The compositions of the movements themselves were more or less intuitive and not based on a Fibonacci series or anything like that. One unusual spatial Moment happens in Moment 50x. Each layer has gong-like booming timbres, both in unison and in counterpoint. After about 3 minutes (22:51), they line up in unison, and each attack sounds as isolated points surfacing around the room (as opposed to the usually "sweeping" motions of the other sounds). In the CD cover at the top of the page, the spatial mapping boxes overlaid with "R" and "EE" (part of "GREETING") have the mappings for the MICHAEL and LUCIFER layers respectively in this 8 beat event. On Stockhausen Edition CD 66, the surround-sound element is expressed as well as possible in stereo, but it's a little like seeing one of those 360-degree panorama photographs - everything is there, but you are not there. Ideally one should experience this work in its intended form with an 8-channel surround system.

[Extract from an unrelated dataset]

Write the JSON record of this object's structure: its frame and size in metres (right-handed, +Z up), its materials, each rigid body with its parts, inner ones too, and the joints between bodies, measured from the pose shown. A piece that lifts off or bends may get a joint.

The timbres themselves were created in collaboration with Antonio Pérez Abellán, using a Kurzweil K2500X synthesizer and an Akai S2000 sampler. Some sounds were created by making field recordings of bells, etc..., and the female and male voices heard in the recording are of Kathinka Pasveer, Stockhausen, and Abellán.
Sound Impressions
MICHAELION is described by Stockhausen as "a galactic headquarters for delegates of the universe." With this in mind, the synthetic tones of MITTWOCHS-GRUSS serve quite well to portray the background hum of a futuristic alien cosmopolis. On the surface it seems like a relatively sedate "ambient" piece, but on further examination there's actually quite alot happening, both in the timbres themselves (modulation, aleatory rhythmic shapes, overtone cycling, etc...) and in the way that the timbres change on average every 20 seconds (this is an eyeball-average, based on just looking over the timings). This work also acts as a kind of "rosetta stone" for the character-specific timbre vocabularies of the MICHAEL, EVE, and LUCIFER formulas, here newly-developed between Stockhausen and Antonio Pérez Abellán, and which would be employed for the remainder of the electronic elements of LICHT.
It's interesting to compare MITTWOCHS-GRUSS with the other two long-form, electronically-synthesized music works of LICHT: OKTOPHONIE and FREITAGS-GRUSS/FREITAGS-ABSCHIED (WELTRAUM), since those works are also electronic elongations of specific Days of the LICHT super-formula (but with Simon Stockhausen's collaborative contribution instead of Abellán's). Besides the differences in Simon and Antonio's sound vocabulary, all three works have differing structural shapes. MITTWOCHS-GRUSS has the fastest-moving "timbre progression" in all of its layers, whereas WELTRAUM is much slower in some layers . OKTOPHONIE could be considered to have more "point-like" textures (shots, bombs, etc...), whereas the other two works are based more on sound "masses". MITTWOCHS-GRUSS' timbres have more "hard" timbre changes, while OKTOPHONIE and WELTRAUM take a more developmental, modulating approach. However, MITTWOCHS-GRUSS' frequent "moment-form" timbre changes could be considered a natural outgrowth of the constant timbre changes of the "bass pattern" in WELTRAUM's second half. This "electronic fantasy trilogy" is probably one of my favorite aspects of the LICHT opera cycle, and each of the three delivers something new every time I listen to them.